Find the line containing "What build123d script", then output it and every line after it through the end of the listing below, exactly as written.
--- start of Provided records ---
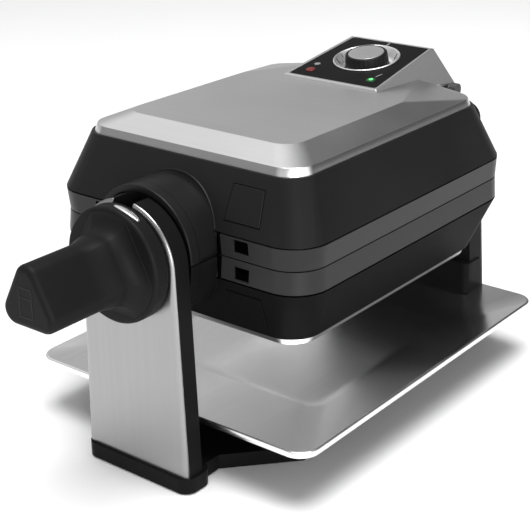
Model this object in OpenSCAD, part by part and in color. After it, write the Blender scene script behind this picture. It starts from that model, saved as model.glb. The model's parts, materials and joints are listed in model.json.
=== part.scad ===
// Rotating double waffle maker on a weighted base.
// Millimetres, +Z up. X runs across the machine, -Y is the handle end.
// The origin is on the table, under the middle of the overall length and width.
// A rotor (the lower half) turns about a lengthwise axis between a front leg
// and a rear tower; the lid (the upper half) is hinged on the rotor.

/* [Axis and base] */
// Height of the rotation axis above the table
axis_h = 160; // [158:1:170]
// Half width of the steel deck of the base
deck_half = 124.8; // [120:0.2:130]
// Height of the deck rim above the table
deck_z = 45.2; // [44:0.2:46]
// Depth from the deck rim down to its middle pan
deck_dip = 6; // [5:0.5:8]
// Height of the band around the foot of the base
band_h = 12; // [10:0.5:13]

/* [Body] */
// Half width of the body at the belt
body_half = 112; // [108:0.5:114]
// Length of the body at the belt
body_len = 262; // [256:1:264]
// Height of each belt from the parting plane
belt_h = 15.4; // [13:0.2:17]
// Height of the side wall edge above the parting plane
wall_z = 56; // [52:0.5:58]
// How far the side walls lean in from the belt to the edge
wall_in = 15.5; // [13:0.5:17]
// Height of the flat steel panel above the parting plane
cap_z = 69.5; // [67:0.5:71]
// Width of the chamfer around the flat steel panel
cap_chamfer = 21; // [18:0.5:23]

/* [Baking plates] */
// Depth of each cavity
cavity = 11; // [8:0.5:12]
// Squares across one cavity
pins_x = 4; // [3:1:5]
// Squares along one cavity
pins_y = 9; // [7:1:10]

/* [Control console] */
// Slope of the console face
console_tilt = 9.5; // [8:0.5:10.5]
// Radius of the dished dial
dial_r = 26.3; // [24:0.1:27]
// Radius of the steel disc on the knob
knob_r = 14; // [12:0.1:14.4]

/* [Handle and leg] */
// Radius of the round head of the front leg
head_r = 41; // [40:0.5:42]
// Radius of the handle collar
collar_r = 39.5; // [37:0.5:40]
// Length of the grip in front of the collar
grip_len = 71.5; // [60:0.5:80]
// Width of the handle shaft
shaft_w = 16; // [14:0.2:16]

/* [Hidden] */
$fn = 64;
eps = 0.01;
front = -132;                    // front face of the belts
rear = front + body_len;         // rear face of the belts
gap = 0.4;                       // each half stops this far from the parting plane
groove = 1.2;                    // shadow groove between belt and wall
skin = 2.6;                      // wall of the plastic shells
wall_lo = belt_h + groove;
wall_top = body_half - wall_in;
wall_lean = atan2(wall_z - wall_lo, wall_in);
rim_half = wall_top - 2;
rim_z = wall_z + 5.4;
leg_front = -173.7;
clad_t = 1.5;                    // thickness of the leg's steel face
clad_depth = 2.5;                // how far its edge wraps round the leg
clad_wall = 1.4;
leg_back = -158.5;
liner_r = 22.4;
sleeve_r = 19.4;
slot_half = shaft_w / 2 + 0.6;
hub_front = -149;
hub_r = 42;
hub_lift = 4;
hinge_y = rear + 6;
hinge_z = 55;
hinge_x = 58;                    // middle of each carrier arm
knuckle_x = 46;
knuckle_w = 7.6;
tower_half = 74.5;               // at the deck
tower_lean = 9;                  // how much narrower each side is at the top
tower_front = 146;
tower_back = 166;
tower_top = axis_h + 38;
journal_r = 12;
console_y = 49;
console_z = cap_z + 0.9;
console_len = 87;
dial_s = 51;
button_x = 60.8;
button_z = 35.8;
button_half = 12.6;              // half of a release button's height
button_low = 15;                 // half of its width beside the belt
button_high = 13.1;              // half of its width beside the cap
vent_x = 61.7;                   // middle of each vent window
plate_screw_x = 82;
lamp_x = 28;
lamp_s = 15.4;                   // up the console face
leg_screw_x = 26;
leg_screw_y = -163;
tower_screw_x = 54;
tower_screw_z = [24, 182];
foot_front = 139;                // front of the tower's foot
foot_top = 70;
foot_z = 8;                      // where tower and foot stand on the base
gland_z = 30;
pin_r = 2.5;                     // hinge pins
pin_inner = 42;                  // inner end of each hinge pin
clip_y = rear + 28;              // groove of the journal clip
mark_y = -182;
mark_w = 2.8;
collar_y = -187;                 // where grip and collar meet
base_rear = 168;
shift_y = (grip_len - collar_y - base_rear) / 2;
frame_in = wall_top - 8;
plate_half = 98;
plate_front = front + 16;
plate_rear = rear - 22;
plate_t = 16;
ledge_z = 1.6;                   // inner ledge of the belt that carries the plate clips
clip_gap = 0.15;                 // from the side of a plate to its clips
clip_w = 14;
heater_r = 3.2;
heater_bend = 66;                // radius of the heater's front bend
plate_top = gap + 0.6 + plate_t; // back face of a baking plate

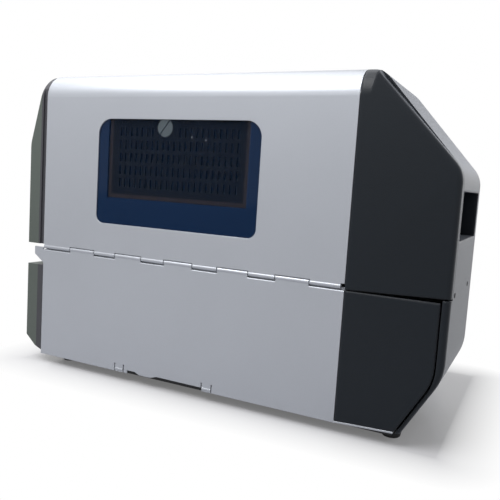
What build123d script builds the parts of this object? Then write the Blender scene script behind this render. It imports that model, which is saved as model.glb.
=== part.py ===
--- end of Provided records ---
§ Worked solution
What build123d script builds the parts of this object? Then write the Blender scene script behind this render. It imports that model, which is saved as model.glb.
=== part.py ===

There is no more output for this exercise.